New book tells Museveni’s role in Kagame rise to power
By Sunday Vision
Sunday, 14 June 2009
Kampala, Uganda: EVERYTHING important in Rwanda happens on a hill, so it was logical for Paul Kagame’s mother to take him onto a hillside to be murdered.” This is the stunning opening sentence of the book A Thousand Hills, Rwanda’s Rebirth and the Man Who Dreamed it, written by American bestselling author Stephen Kinzer, a former New York Times journalist.

The just released book tells the dramatic story of Kagame, a wretched refugee in Uganda who shaped one of the most audacious covert operations in the history of guerrilla warfare and emerged as a strong leader who managed to rebuild his country from the ruins of genocide and devastation.

Drawing on extensive interviews with Kagame himself and with people who knew him at every stage of his life, Kinzer recounts what he describes as one of the great untold stories of modern revolution.

“It has recovered from civil war and genocide more fully than anyone imagined possible and is united, stable and at peace. Its leaders are boundlessly ambitious. Rwandans are bubbling over with a sense of unlimited possibility.” The author traces Kagame through his years as an angry student in Uganda and recounts his early fascination with revolutionaries like Che Guevara.

He describes how Kagame built a secret army, the Rwanda Patriotic Front (RPF), from his host county and took over the command of the scattered RPF after their initial defeat and the killing of Fred Rwigyema in 1990. He traces the four-year war Kagame waged in the Rwandan bush, a war that effectively stopped the genocide but led to the exodus of hundreds of thousands of Hutu refugees.

The book, extracts of which will be published by Sunday Vision, gives an interesting and hitherto little known insight in the role Uganda and President Yoweri Museveni played in the entire story.

For many Tutsi refugees who had fled to Uganda in the 1960s to escape killings by Hutu gangs, Museveni was to become ‘a combination of hero, protector, and role model’. “Museveni had already helped overthrow one Ugandan leader, Idi Amin. Pushed out of the new region and ablaze with ambition and revolutionary zeal, he was convinced he could overthrow another”, Kinzer writes.

The Ugandans in the National Resistance Army and the two Rwandans who joined them, Kagame and Rwigyema, shared the same goal: “to replace a detested regime with one of their own”.

“Both admired Museveni and… shared with him the same left-leaning nationalist views, distrust of the West, hatred of dictatorship and belief in the redemptive powers of popular warfare.”

The book describes how Museveni came under increasing pressure to get rid of the Rwandans in the NRM after he had taken power. It also recounts Museveni’s fury when he was told about the RPF’s attack on October 1, 1990, while he was attending a UN summit in New York.

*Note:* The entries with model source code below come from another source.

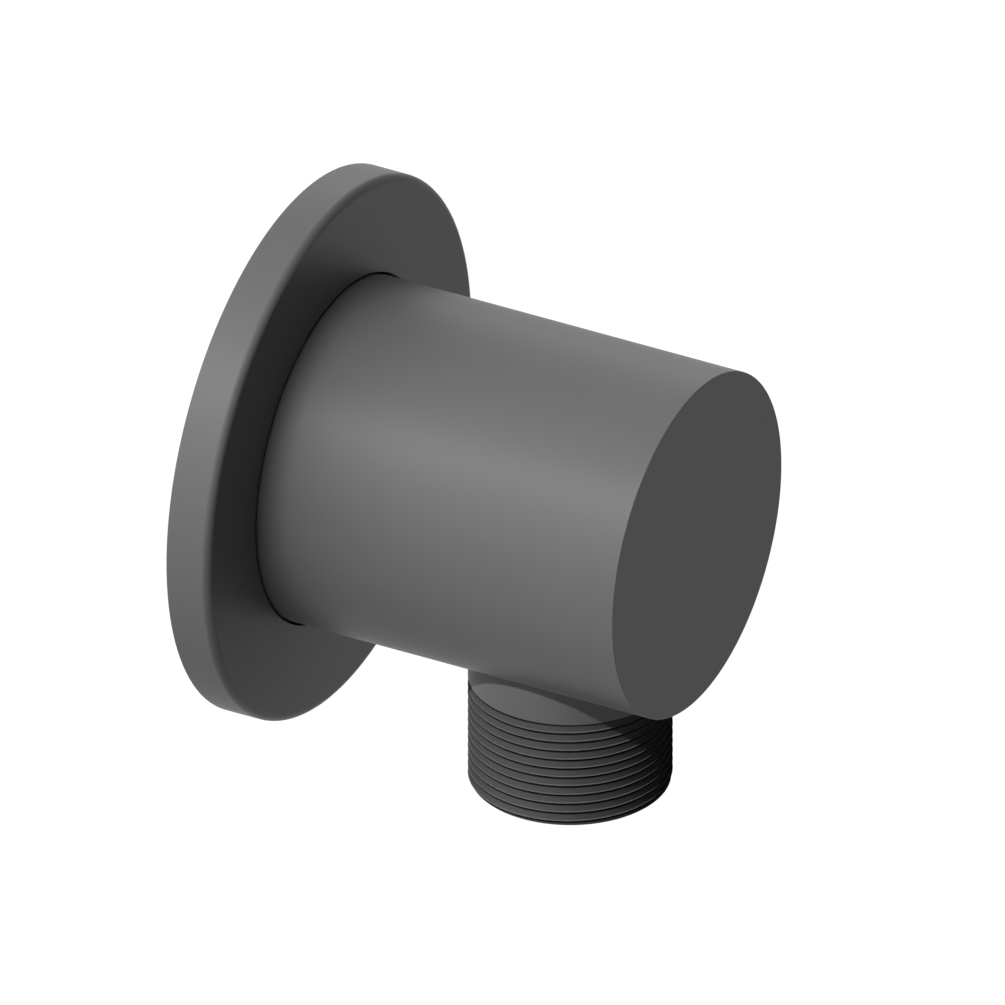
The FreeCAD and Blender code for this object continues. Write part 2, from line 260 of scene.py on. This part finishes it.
def drilled_way():
    """The way down from the passage: its walls and steps are circles about the outlet's axis.

    At both ends the wall stops at the cylinder of radius R that it breaks into, at the drop of the square root of
    R * R less the square of the point's distance to the side.
    """
    t = rim_angles()[None, :]
    side, along = np.sin(t), np.cos(t)

    def ring(radius, drop):
        return np.stack(np.broadcast_arrays(radius * side, -OUTLET_STATION - radius * along, -drop), axis=-1)

    top = np.sqrt(PASSAGE_RADIUS ** 2 - (WATERWAY_RADIUS * side) ** 2)
    bottom = np.sqrt(BODY_RADIUS ** 2 - (COUNTERBORE_RADIUS * side) ** 2)
    walls = [
        (WATERWAY_RADIUS, top, SOCKET_FLOOR),
        (SOCKET_RADIUS, SOCKET_FLOOR, SEAL_GROOVE_TOP),
        (SEAL_GROOVE_RADIUS, SEAL_GROOVE_TOP, SEAL_GROOVE_END),
        (SOCKET_RADIUS, SEAL_GROOVE_END, COLLAR_SEAT),
        (COUNTERBORE_RADIUS, COLLAR_SEAT, bottom),
    ]
    steps = [
        (SOCKET_FLOOR, WATERWAY_RADIUS, SOCKET_RADIUS, -1.0),
        (SEAL_GROOVE_TOP, SOCKET_RADIUS, SEAL_GROOVE_RADIUS, -1.0),
        (SEAL_GROOVE_END, SOCKET_RADIUS, SEAL_GROOVE_RADIUS, 1.0),
        (COLLAR_SEAT, SOCKET_RADIUS, COUNTERBORE_RADIUS, -1.0),
    ]
    inward = np.stack(np.broadcast_arrays(-side, along, 0 * side), axis=-1)
    patches = []
    for radius, above, below in walls:
        grid = np.concatenate([ring(radius, above), ring(radius, below)])
        patches.append((grid, inward + 0 * grid))
    for drop, inner, outer, up in steps:
        grid = np.concatenate([ring(inner, drop), ring(outer, drop)])
        patches.append((grid, np.array([0.0, 0.0, up]) + 0 * grid))
    return patches


def screw_thread(place, facing, pitch, start, low, high, shares, radii, slopes, fade):
    """A screw thread in ribbons, each as wide as one line of the thread's profile.

    A ribbon's edge lies at the height start + pitch * (share + angle / full turn), cut to the heights from low to
    high. The radius there is read off the profile, which repeats once a pitch, and fade pulls it to the profile's
    first radius near the ends. The slopes are each ribbon's growth of radius with height at its two edges.
    The thread comes with its radius round the turn at both ends, low and high.
    """

    def radius_at(height, rise):
        share = ((height - rise) / pitch) % 1.0
        return radii[0] + fade(height) * (np.interp(share, shares, radii) - radii[0])

    turns = math.ceil((high - low) / pitch) + 2
    first = math.floor((low - start) / pitch) - 1
    angle = np.arange(first * STEPS, (first + turns) * STEPS + 1) * FULL_TURN / STEPS
    rise = start + pitch * angle / FULL_TURN
    patches = []
    for k in range(len(shares) - 1):
        height = np.clip(np.array([rise + pitch * shares[k], rise + pitch * shares[k + 1]]), low, high)
        grid = place(radius_at(height, rise), height, angle[None, :])
        slope = np.array(slopes[k])[:, None] * fade(height)
        length = np.sqrt(1 + slope ** 2)
        patches.append((grid, towards(place, facing / length, -facing * slope / length, angle[None, :])))
    rise = start + pitch * whole_circle() / FULL_TURN
    return patches, radius_at(np.full(STEPS + 1, low), rise), radius_at(np.full(STEPS + 1, high), rise)


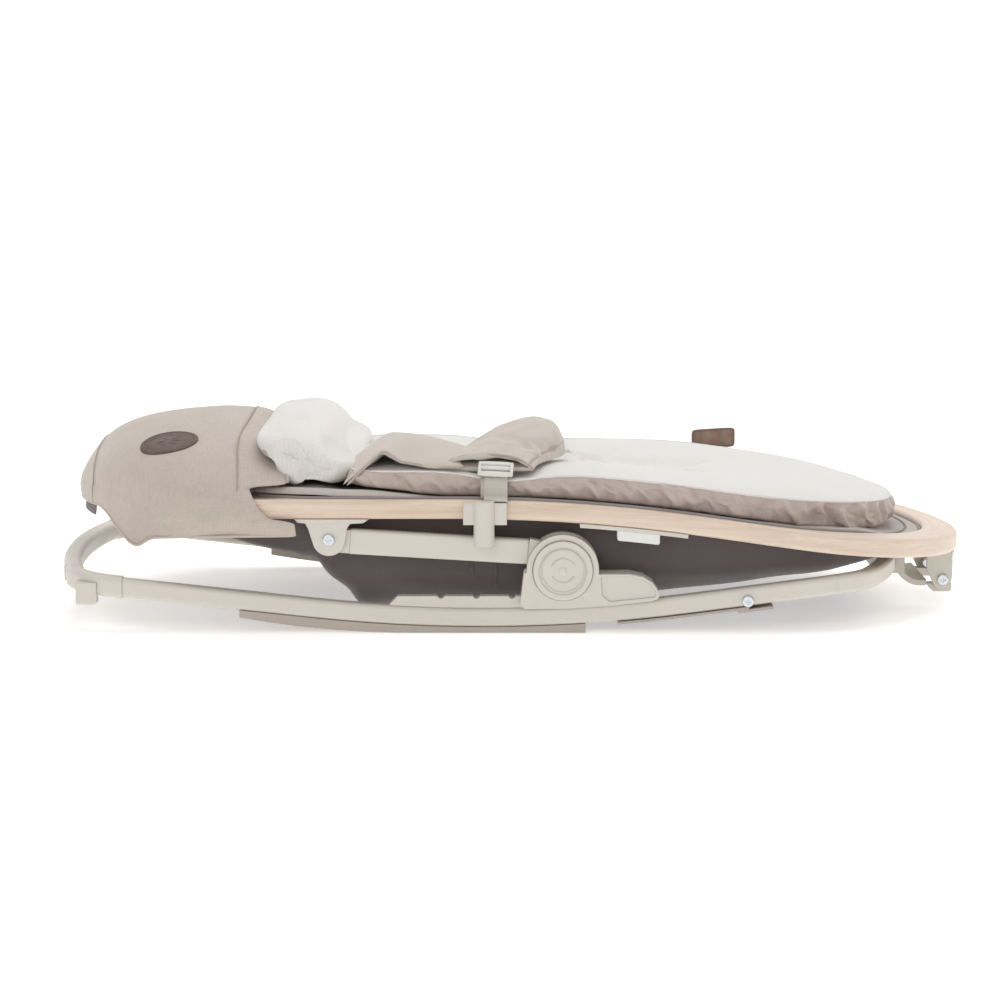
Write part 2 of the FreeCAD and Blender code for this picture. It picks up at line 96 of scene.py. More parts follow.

“In the months before, they (Ugandans) had suspected that their Rwandan comrades were planning something,” Kinzer writes.

Only after it began, however, did they realise how fully Rwandans had penetrated the Ugandan army and used it for their own purposes. This realisation infuriated Museveni. He became even angrier when he realised how much weaponry defecting soldiers had stolen from his army.”

After the initial anger, however, Ugandan leaders began to see how an RPF victory might help them. “It would not only rid Uganda of a long-festering refugee crisis but also bring a friendly regime to power in Rwanda.”

They then quietly started supporting the RPF during its years at war. “They were natural allies. Senior RPF commanders had fought alongside President Museveni when he was a rebel and served in his army after he took power,” the book says.

“Like him, they were products of an Anglophone tradition, revolutionary passion, and the utopian ideal of African socialism.”

While the book gives detailed accounts of the RPF’s fight to power, it glosses over other events, such as Rwanda’s invasion and occupation of neighbouring Congo and the clashes with Ugandan forces in Kisangani, which left hundreds of people dead.